De même que l’homme primitif doit lutter contre la nature pour pourvoir à ses besoins, se maintenir en vie et se reproduire, l’homme civilisé est forcé, lui aussi, de le faire, et de le faire quels que soient la structure de la société et le mode de la production.
Avec son développement s’étend également le domaine de la nécessité naturelle, parce que les besoins augmentent ; mais en même temps, s’élargissent les forces productives pour les satisfaire. En ce domaine, la seul liberté possible est que l’homme social, les producteurs associés règlent rationnellement leurs échanges avec la nature, qu’ils la contrôlent ensemble au lieu d’être dominés par sa puissance aveugle, et qu’ils accomplissent ces échanges en dépendant le minimum de force et dans les conditions les plus dignes, les plus conformes à leur nature humaine.
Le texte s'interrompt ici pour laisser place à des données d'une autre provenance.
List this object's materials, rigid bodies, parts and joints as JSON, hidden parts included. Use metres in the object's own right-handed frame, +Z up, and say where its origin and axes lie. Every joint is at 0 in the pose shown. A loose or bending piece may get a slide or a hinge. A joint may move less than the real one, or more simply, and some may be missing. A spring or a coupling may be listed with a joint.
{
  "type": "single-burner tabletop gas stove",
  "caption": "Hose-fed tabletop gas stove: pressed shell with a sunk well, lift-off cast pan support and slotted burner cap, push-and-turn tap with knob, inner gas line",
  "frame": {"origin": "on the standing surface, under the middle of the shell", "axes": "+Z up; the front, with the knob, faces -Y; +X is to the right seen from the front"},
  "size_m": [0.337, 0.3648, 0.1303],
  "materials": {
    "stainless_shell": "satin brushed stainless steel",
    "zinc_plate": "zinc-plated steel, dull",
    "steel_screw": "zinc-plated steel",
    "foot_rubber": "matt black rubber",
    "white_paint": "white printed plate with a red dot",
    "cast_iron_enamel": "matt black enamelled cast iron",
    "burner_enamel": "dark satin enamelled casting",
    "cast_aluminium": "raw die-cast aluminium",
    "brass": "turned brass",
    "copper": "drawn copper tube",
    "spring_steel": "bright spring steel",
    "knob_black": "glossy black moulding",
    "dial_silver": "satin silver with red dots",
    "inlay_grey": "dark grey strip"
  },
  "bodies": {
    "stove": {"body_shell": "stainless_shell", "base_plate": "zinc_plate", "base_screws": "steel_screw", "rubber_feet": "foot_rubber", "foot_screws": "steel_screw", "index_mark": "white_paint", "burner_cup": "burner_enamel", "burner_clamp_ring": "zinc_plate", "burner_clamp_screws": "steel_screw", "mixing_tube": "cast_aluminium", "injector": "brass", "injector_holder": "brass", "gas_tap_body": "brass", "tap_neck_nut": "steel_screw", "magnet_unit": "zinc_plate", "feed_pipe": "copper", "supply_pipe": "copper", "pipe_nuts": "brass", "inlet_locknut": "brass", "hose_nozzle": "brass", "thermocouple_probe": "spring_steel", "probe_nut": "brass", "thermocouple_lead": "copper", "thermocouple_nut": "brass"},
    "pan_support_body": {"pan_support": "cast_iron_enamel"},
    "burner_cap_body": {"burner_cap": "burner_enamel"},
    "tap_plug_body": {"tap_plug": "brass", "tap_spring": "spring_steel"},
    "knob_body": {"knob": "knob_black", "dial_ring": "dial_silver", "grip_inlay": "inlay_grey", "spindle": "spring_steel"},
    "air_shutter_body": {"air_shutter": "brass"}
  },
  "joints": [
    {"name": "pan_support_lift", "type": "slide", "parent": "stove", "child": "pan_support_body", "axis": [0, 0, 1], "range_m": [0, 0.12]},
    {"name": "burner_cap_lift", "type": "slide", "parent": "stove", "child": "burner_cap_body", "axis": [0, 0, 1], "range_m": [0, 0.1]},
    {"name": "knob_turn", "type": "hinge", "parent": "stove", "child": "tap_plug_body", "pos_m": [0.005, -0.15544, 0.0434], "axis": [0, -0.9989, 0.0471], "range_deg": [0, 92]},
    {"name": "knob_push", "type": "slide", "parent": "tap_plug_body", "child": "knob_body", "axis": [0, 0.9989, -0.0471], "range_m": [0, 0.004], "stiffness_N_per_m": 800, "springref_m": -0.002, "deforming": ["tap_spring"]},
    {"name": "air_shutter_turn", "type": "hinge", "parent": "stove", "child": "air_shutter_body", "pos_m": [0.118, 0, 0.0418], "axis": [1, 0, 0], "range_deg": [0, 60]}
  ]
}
Mais cette activité constituera toujours le royaume de la nécessité. C’est au-delà que commence le développement des forces humaines comme fin en soi, le véritable royaume de la liberté qui ne peut s’épanouir qu’en se fondant sur l’autre royaume, sur l’autre base, celle de la nécessité.
L'essentiel
Il y a, dans le travail, une part nécessairement pénible dont nous sommes esclaves. C’est le travail qui est destiné à la production matérielle et la réponse à nos besoins. Marx appelle « royaume de la nécessité » tous les aspects de notre vie où c’est ce travail contraint qui gouverne notre vie.
La liberté, elle, ne commence qu’en dehors de ce royaume. Là on l’on peut travailler par plaisir, ou choisir de ne pas travailler du tout.
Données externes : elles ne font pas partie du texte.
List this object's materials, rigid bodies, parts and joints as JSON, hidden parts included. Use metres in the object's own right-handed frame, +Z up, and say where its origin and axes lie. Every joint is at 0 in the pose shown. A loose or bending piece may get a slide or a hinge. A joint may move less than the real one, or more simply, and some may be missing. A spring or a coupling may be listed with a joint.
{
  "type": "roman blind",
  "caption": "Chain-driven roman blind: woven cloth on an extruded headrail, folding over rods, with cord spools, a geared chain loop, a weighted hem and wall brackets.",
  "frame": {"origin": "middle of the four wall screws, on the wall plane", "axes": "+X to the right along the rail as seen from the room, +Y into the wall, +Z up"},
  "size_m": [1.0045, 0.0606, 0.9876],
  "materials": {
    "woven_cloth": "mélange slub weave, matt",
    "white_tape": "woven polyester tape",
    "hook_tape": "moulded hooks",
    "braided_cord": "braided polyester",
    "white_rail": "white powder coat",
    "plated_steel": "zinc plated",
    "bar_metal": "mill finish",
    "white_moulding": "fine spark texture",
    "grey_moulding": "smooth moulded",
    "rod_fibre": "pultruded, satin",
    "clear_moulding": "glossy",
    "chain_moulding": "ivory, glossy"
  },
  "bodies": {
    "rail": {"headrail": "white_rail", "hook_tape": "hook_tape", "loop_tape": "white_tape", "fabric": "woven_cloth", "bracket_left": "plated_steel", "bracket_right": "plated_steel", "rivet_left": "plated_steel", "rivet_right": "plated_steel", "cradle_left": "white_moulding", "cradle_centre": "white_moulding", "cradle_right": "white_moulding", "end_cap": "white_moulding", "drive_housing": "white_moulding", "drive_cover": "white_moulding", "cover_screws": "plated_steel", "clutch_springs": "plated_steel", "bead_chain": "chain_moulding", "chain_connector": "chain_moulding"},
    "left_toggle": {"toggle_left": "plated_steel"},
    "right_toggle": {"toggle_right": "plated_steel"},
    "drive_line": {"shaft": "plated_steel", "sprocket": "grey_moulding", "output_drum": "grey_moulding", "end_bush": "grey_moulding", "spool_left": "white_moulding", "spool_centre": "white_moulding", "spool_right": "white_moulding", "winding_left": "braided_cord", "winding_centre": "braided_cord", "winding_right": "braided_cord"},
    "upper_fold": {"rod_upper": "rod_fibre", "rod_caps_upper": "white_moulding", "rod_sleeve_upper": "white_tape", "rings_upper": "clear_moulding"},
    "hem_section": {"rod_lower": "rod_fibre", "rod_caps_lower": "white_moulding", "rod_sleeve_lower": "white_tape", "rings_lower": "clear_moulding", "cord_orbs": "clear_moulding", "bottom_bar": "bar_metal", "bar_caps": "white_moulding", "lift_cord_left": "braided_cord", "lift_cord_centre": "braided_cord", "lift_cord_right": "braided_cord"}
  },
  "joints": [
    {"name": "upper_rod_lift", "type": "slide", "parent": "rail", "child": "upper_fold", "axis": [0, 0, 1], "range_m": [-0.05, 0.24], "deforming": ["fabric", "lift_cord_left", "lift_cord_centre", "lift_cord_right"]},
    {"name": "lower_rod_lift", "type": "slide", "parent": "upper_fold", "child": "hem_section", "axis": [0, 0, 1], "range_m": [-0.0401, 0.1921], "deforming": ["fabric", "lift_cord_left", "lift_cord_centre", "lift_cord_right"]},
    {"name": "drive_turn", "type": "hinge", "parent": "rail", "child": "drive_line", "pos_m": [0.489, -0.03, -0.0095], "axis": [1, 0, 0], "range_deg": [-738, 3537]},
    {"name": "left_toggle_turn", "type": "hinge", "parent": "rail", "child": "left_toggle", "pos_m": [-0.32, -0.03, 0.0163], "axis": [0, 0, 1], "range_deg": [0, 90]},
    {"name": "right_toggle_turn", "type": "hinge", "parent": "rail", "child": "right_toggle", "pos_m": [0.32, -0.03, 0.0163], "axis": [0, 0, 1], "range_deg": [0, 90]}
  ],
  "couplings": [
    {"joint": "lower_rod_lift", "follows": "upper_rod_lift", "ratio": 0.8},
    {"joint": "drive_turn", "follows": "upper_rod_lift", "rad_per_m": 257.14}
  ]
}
Pour être plus libres, il y a donc une seule possibilité : restreindre autant que possible le « royaume de la nécessité », c’est-à-dire l’emprise que le travail forcé a sur nos vies.
Or, avec les récents progrès de la technique (notamment agricole et industrielle), ce travail forcé devrait déjà avoir été grandement réduit, grâce au travail des machines. Mais ce n’est pas ce que l’on observe aujourd’hui.
Car les besoins des êtres humains ont augmenté avec leur capacité à produire. Et la pression que le travail exerce sur eux n’a donc pas pu diminuer.
Des ressources pour aller plus loin
Le travail forcé
« Un homme qui ne dispose d’aucun loisir, dont la vie tout entière, en dehors des simples interruptions purement physiques pour le sommeil, les repas, etc., est accaparée par son travail pour le capitaliste, est moins qu’une bête de somme. C’est une simple machine à produire de la richesse pour autrui, écrasée physiquement et abrutie intellectuellement. »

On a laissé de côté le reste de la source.